When drafting a resume, the challenge lies in laying out a diversity of interests and experiences while still creating an easy-to-follow narrative thread.

The vast majority of recruiters and hiring managers work in collaboration with someone else. This means, when they discuss the possible candidates to call in for an interview, they will need to give their colleague a short pitch as to who the person is and why they should get an interview.

After perusing your resume, the recruiter should be able to easily give their colleague a concise description of who you are – an elevator pitch, if you will. This can only happen if your resume is focused and has an easy-to-summarize narrative in it.

Template for creating a throughline narrative in your resume

The premise of your resume – who you are; what you can do – should be clearly, concisely, and boldly stated at the top of the page. Some people choose to accomplish this with a title. Some prefer to label this information ‘Objective’ or ‘Profile’.

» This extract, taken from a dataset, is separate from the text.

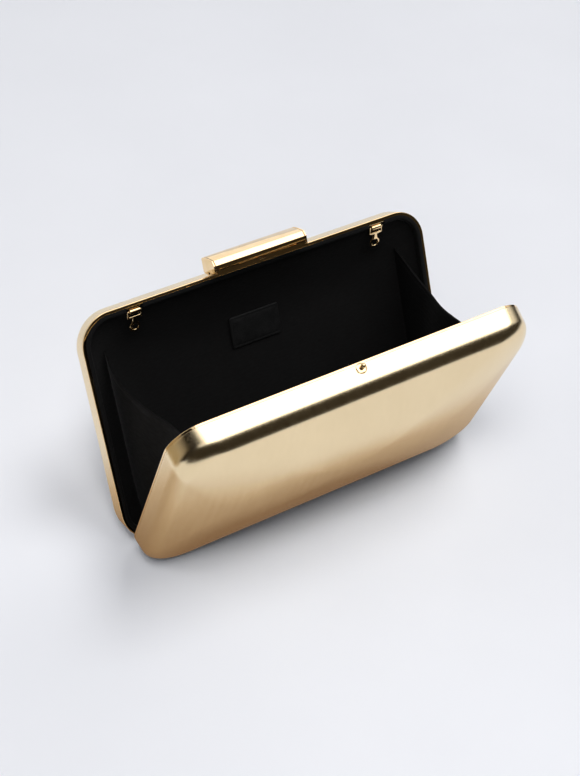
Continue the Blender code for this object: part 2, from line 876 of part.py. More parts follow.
def make_strap_tab(word, x):
    """Make a strap tab: a square loop on the clip, a neck and a round eye."""
    half = tab_loop_width / 2
    neck = tab_neck_width / 2
    top = tab_bar_width / 2
    loop_low = top - tab_loop_height
    eye_side = (tab_eye_radius ** 2 - neck ** 2) ** 0.5
    start = pi / 2 - atan(neck / eye_side)
    end = atan(neck / eye_side) - 3 * pi / 2
    eye = arc(tab_eye_radius, 0, -tab_eye_drop, start, end, round_steps)
    shape = [
        (-half, top),
        (half, top),
        (half, loop_low),
        (neck, loop_low - tab_shoulder_drop),
        *eye,
        (-neck, loop_low - tab_shoulder_drop),
        (-half, loop_low),
    ]
    window_low = loop_low + tab_bar_width
    side_bar = half - tab_bar_width + running_gap
    window = [(-side_bar, -top), (side_bar, -top), (side_bar, window_low), (-side_bar, window_low)]
    hole = circle(tab_eye_hole_radius, 0, -tab_eye_drop, fine_steps)
    tab = flat_curve(f"strap_tab_{word}", [shape, window, hole], tab_thickness)
    tab.rotation_euler = (pi / 2 + lean, 0, 0)
    tab.location = (x, tab_pivot_depth, tab_pivot_height())
    keep(tab, f"strap_tab_{word}", polished_gold, rear_half)


def notch_liner(word, x):
    """Cut the rear lining's wall away around a clip and its rivet."""
    half = tab_loop_width / 2 + 2 * clearance
    low = tab_pivot_height() - clip_thickness
    back = clip_tail_depth + 2 * clearance
    notch = box((x - half, -overrun, low), (x + half, back, case_height + overrun))
    boolean(rear_liner, tool(notch, f"rear_liner_notch_{word}", rear_half), "DIFFERENCE")


def make_tabs():
    """Make both strap tabs with their clips and rivets."""
    places = (
        ("left", tab_left_setback - case_width / 2),
        ("right", case_width / 2 - tab_right_setback),
    )
    for word, x in places:
        make_tab_clip(word, x)
        make_tab_rivet(word, x)
        make_strap_tab(word, x)
        notch_liner(word, x)


def outline_distance(x, height, share):
    """Give how far a point lies outside the lining's outline at a share of the bowl."""
    depth = bowl_depth(share)
    inset = liner_inset + bowl_width * share
    radius = liner_radius(share)
    half = case_width / 2 - side_draft_share * depth - inset
    top = case_height - top_draft_share * depth - inset
    bottom = bottom_draft_share * depth + inset
    across = abs(x) - half + radius
    upward = abs(height - (top + bottom) / 2) - (top - bottom) / 2 + radius
    corner = Vector((max(across, 0), max(upward, 0))).length
    return corner + min(max(across, upward), 0) - radius


def liner_face(x, height):
    """Give the depth of the lining's inner face, made of flat strips, at a place."""
    low, high = 0.0, 1.0
    for _ in range(halving_steps):
        share = (low + high) / 2
        if outline_distance(x, height, share) < 0:
            low = share
        else:
            high = share
    shares = (0, *bowl_ring_shares)
    last = len(shares) - 2
    strip = min(sum(share >= other for other in shares[1:]), last)
    start, end = shares[strip], shares[strip + 1]
    slope = (bowl_depth(end) - bowl_depth(start)) / (end - start)
    slant = (1 + (slope / bowl_width) ** 2) ** 0.5
    return bowl_depth(start) + slope * (share - start) - liner_thickness * slant


def make_label():
    """Make the bare leather patch on the rear lining."""
    low = label_middle - label_height / 2
    high = label_middle + label_height / 2
    slope = atan((liner_face(0, low) - liner_face(0, high)) / label_height)
    middle_depth = (liner_face(0, low) + liner_face(0, high)) / 2 - clearance - label_thickness / 2
    label = box(
        (-label_width / 2, -label_thickness / 2, -label_height / 2),
        (label_width / 2, label_thickness / 2, label_height / 2),
    )
    bevel = label.modifiers.new("corners", "BEVEL")
    bevel.width = label_thickness / 4
    bevel.segments = 1
    label.location = (0, middle_depth - clearance, label_middle)
    label.rotation_euler = (slope, 0, 0)
    keep(label, "label_patch", label_black, rear_half)


def make_gusset(word, side):
    """Make a side gusset: a sheet slung between the two linings.

    It sags most towards the rear and folds inwards most towards the front.
    """
    bm = bmesh.new()
    rows = []
    for level in range(gusset_steps + 1):
        share = level / gusset_steps
        height = gusset_low + (gusset_high - gusset_low) * share
        depth = liner_face(gusset_place + gusset_thickness, height) - clearance
        edge = depth * cos(lean) + height * sin(lean)
        up = hinge_height + height * cos(lean) - depth * sin(lean)
        row = []
        for step in range(gusset_steps + 1):
            across = 1 - 2 * step / gusset_steps
            slack = 1 - across ** 2
            fold = (gusset_fold - gusset_fold_shift * across / 2) * slack
            sag = (gusset_sag + gusset_sag_shift * across / 2) * slack
            x = side * (gusset_place - fold * share)
            z = up - sag * share ** 2
            row.append(bm.verts.new((x, edge * across, z)))
        rows.append(row)
    for low, high in zip(rows, rows[1:]):
        for index in range(gusset_steps):
            bm.faces.new((low[index], low[index + 1], high[index + 1], high[index]))
    sheet = mesh_object(f"gusset_{word}", bm)
    solidify = sheet.modifiers.new("thickness", "SOLIDIFY")
    solidify.thickness = gusset_thickness
    solidify.offset = 0
    keep(sheet, f"gusset_{word}", gusset_black, None)


make_hinge_pin()
make_clasp_base()
make_clasp_lever()
make_clasp_cover()
make_clasp_caps()
make_clasp_pin()
make_clasp_spring()
make_clasp_rivets()
make_stud()
make_tabs()
make_label()
make_gusset("left", -1)
make_gusset("right", 1)
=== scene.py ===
from math import asin, atan, cos, hypot, pi, radians, sin, tan

import bpy
import bmesh
from mathutils import Matrix, Vector


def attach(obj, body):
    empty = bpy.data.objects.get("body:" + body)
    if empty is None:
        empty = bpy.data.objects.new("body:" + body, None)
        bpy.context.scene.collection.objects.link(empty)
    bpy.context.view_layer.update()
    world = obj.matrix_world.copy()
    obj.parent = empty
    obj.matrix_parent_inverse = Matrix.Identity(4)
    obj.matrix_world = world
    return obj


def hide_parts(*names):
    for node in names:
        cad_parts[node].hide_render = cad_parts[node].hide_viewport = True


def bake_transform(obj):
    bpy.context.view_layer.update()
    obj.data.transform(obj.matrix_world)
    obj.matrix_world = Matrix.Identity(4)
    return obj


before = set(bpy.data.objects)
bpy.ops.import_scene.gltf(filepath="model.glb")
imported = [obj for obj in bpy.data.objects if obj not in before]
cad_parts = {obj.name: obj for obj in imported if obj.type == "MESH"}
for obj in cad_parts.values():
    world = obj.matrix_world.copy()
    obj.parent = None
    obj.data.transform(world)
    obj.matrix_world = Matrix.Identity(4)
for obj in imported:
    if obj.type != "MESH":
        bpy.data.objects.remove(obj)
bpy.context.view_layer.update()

# Case, in metres; each half has its own frame: X, depth from the rim plane, height
case_width = 0.192
case_height = 0.117
corner_radius = 0.016
lean = radians(43.75) / 2
rim_depth = 0.0003
clearance = 0.0003
side_draft = 0.02
top_draft = 0.10
bottom_draft = 0.02
corner_growth = 0.14
shell_start = 0.00153
shell_turn_radius = 0.00015
shell_thickness = 0.0015
shell_depth = 0.0255
wall_depth = 0.008
edge_radius = 0.0083
edge_sweep = radians(72)
dome_round_share = 0.6
dome_roundness = 0.96
hinge_height = 0.003363

# Rim frames
lip_end = 0.0015
lip_round = 0.00035
leg_inset = 0.0018
lip_inset = 0.0026
leg_depth = 0.0073
hinge_length = 0.126
knuckle_count = 7
knuckle_radius = 0.0014
hinge_bore_radius = 0.00075

# Linings
liner_inset = 0.0029
liner_wall_depth = 0.004
liner_depth = 0.017
liner_thickness = 0.001
floor_height = 0.0412
floor_corner_share = 0.945
bowl_width = (case_height - (top_draft + bottom_draft) * liner_depth - floor_height) / 2 - liner_inset
liner_rim_radius = corner_radius + corner_growth * liner_wall_depth - liner_inset
liner_floor_radius = floor_corner_share * floor_height / 2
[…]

Regardless of how you label it, the short descriptive should inform whoever is looking at your resume about what conclusion they should get out of reading your resume. You are – for all intents and purposes – writing the elevator pitch or summary for them. 

At the top of your resume, there should be a stated objective or summary with the following characteristics:

  • It stands out visually – either by its placement, bold text, increased font size, or any combination thereof
  • It is concise and easy to remember
  • It should be pertinent to the job you are applying for (though broad-reaching enough to be pertinent to any number of jobs)
  • It should inform the recruiter or prospective employer on how to read your resume

The Bottom Line

The truth is that recruiters don’t read resumes. They skim them. This is further reason that your resume needs to be focused and have a clear narrative, one that will stay in the recruiter’s mind long after he or she has looked at it.

Your resume should tell a story. And the story should be one the prospective employer wants to be a part of.